Your instructions: Bring together all lines of the material below that contain the string "Blender".

Modeling code records:

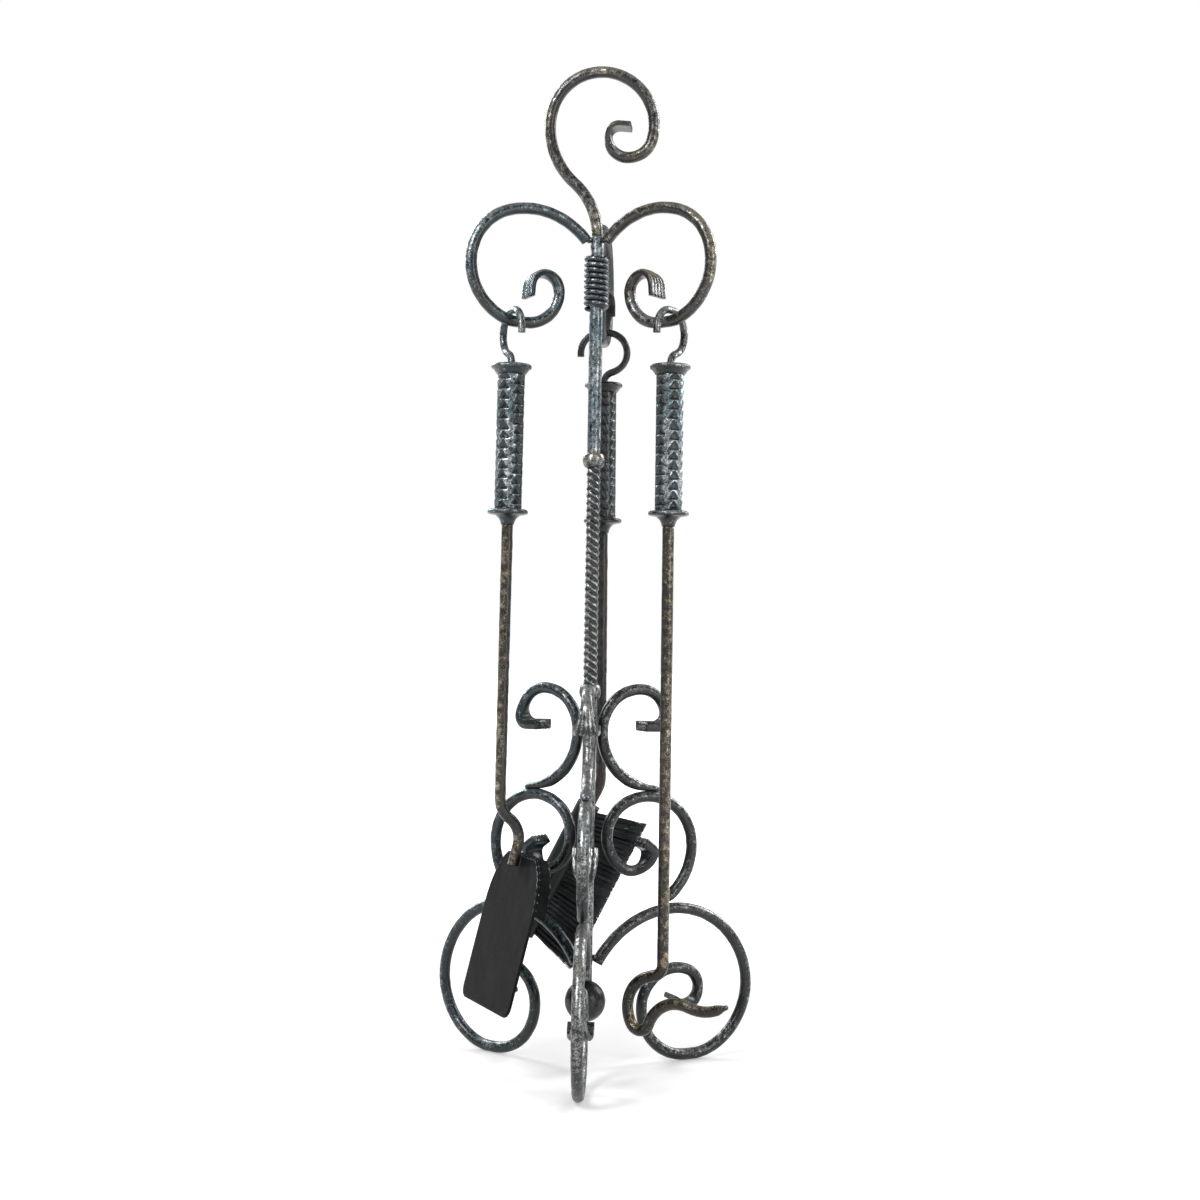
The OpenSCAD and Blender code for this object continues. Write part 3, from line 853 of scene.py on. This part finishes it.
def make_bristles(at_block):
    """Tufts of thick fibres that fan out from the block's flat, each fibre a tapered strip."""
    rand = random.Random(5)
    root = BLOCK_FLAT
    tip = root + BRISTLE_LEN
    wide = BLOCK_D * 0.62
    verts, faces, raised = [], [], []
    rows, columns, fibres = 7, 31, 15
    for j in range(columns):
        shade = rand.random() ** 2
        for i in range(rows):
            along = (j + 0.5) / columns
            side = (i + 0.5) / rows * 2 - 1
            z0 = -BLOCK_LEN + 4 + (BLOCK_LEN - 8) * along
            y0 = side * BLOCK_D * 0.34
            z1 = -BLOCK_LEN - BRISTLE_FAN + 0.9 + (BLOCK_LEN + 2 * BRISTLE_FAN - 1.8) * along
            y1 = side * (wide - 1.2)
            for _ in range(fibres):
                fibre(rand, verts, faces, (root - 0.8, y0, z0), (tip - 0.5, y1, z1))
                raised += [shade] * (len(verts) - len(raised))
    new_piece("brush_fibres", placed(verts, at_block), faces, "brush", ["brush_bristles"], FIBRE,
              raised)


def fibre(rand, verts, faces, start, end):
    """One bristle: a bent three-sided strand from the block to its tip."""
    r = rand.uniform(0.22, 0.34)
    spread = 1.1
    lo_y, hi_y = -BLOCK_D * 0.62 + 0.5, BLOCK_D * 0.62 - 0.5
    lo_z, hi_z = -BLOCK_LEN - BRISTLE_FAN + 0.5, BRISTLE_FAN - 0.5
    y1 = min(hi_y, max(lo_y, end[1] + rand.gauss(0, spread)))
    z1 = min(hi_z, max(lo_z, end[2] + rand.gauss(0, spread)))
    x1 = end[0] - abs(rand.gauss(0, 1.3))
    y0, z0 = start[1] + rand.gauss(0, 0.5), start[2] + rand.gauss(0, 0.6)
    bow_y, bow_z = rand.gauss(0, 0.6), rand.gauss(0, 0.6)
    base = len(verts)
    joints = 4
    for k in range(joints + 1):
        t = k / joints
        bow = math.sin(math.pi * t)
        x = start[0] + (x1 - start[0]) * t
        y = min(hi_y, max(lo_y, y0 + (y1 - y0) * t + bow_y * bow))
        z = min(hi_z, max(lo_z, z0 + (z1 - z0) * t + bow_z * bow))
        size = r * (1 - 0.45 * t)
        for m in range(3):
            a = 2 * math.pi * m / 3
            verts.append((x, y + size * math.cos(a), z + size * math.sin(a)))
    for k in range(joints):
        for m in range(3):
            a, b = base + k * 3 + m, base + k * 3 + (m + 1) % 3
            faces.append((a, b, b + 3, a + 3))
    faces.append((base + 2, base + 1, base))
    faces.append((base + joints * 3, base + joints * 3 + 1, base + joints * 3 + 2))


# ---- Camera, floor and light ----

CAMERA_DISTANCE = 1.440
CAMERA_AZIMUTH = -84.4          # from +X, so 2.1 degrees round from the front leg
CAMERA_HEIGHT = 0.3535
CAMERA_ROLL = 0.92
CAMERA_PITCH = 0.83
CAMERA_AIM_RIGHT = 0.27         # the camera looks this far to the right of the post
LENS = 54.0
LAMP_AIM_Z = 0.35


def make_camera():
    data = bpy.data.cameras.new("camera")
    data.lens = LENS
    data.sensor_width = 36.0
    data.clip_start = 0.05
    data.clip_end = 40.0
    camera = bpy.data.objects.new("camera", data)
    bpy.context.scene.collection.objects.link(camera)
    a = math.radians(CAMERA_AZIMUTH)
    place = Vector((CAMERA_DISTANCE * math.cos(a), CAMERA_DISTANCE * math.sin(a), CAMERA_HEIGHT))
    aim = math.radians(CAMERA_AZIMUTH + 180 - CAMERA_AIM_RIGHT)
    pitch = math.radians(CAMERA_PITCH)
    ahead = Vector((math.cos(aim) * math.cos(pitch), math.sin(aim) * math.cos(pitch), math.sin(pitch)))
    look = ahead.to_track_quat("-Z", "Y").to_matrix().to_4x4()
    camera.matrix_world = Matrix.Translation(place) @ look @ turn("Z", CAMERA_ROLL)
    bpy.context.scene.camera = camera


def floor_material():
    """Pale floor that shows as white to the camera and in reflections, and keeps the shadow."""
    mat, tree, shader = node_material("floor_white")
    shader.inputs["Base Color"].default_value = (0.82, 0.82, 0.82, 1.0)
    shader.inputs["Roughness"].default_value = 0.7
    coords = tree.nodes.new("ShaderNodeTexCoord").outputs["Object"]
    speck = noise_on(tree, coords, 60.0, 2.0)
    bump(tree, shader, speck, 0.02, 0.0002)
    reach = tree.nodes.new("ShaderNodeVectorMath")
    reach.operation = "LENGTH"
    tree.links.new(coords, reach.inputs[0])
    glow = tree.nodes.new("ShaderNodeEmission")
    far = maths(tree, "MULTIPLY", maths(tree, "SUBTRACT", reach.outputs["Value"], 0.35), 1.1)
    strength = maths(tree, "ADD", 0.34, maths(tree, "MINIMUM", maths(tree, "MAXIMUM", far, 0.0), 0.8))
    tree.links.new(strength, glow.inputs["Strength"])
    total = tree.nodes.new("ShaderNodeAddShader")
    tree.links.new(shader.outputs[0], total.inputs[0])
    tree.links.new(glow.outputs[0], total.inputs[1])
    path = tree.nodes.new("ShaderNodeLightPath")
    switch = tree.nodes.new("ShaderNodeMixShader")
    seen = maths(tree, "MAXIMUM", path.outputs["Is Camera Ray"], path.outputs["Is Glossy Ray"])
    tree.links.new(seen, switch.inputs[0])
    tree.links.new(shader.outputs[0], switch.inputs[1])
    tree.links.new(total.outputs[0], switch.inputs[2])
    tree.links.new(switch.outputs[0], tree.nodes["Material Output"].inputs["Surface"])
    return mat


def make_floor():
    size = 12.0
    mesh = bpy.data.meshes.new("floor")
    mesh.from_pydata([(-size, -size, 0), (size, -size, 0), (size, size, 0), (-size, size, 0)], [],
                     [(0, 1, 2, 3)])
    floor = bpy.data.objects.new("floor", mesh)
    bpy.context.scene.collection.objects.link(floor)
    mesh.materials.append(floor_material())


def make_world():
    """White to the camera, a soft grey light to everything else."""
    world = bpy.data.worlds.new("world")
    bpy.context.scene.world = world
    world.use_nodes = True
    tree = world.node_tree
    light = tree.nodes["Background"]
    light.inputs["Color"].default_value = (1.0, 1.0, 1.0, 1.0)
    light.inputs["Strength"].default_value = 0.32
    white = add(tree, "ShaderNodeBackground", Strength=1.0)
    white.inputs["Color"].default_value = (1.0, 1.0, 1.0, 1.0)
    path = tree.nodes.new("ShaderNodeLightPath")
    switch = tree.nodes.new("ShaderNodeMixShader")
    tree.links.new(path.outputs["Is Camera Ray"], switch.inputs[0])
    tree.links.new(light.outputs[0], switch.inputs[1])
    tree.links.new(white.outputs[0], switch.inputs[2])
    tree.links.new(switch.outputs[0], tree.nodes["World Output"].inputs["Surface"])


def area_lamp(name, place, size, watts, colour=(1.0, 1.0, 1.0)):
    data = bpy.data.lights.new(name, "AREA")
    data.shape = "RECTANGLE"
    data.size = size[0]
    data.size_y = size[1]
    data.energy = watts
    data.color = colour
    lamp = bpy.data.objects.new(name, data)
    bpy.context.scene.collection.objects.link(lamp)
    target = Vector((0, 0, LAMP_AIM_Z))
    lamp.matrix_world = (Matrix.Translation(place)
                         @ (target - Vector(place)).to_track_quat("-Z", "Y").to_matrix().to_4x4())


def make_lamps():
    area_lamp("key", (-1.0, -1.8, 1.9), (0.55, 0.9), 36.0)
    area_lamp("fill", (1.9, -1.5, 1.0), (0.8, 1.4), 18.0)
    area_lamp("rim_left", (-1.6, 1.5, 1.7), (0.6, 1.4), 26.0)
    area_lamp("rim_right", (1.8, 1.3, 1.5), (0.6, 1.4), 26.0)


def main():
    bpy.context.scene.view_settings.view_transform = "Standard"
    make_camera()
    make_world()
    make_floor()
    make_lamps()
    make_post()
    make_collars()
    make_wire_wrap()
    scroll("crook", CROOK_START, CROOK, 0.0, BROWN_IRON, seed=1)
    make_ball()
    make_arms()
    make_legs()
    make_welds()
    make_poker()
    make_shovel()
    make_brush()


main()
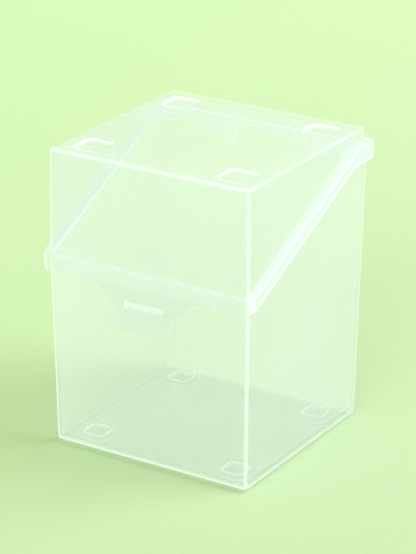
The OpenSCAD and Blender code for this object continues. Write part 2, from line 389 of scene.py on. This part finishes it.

Problem solution:
The OpenSCAD and Blender code for this object continues. Write part 3, from line 853 of scene.py on. This part finishes it.
The OpenSCAD and Blender code for this object continues. Write part 2, from line 389 of scene.py on. This part finishes it.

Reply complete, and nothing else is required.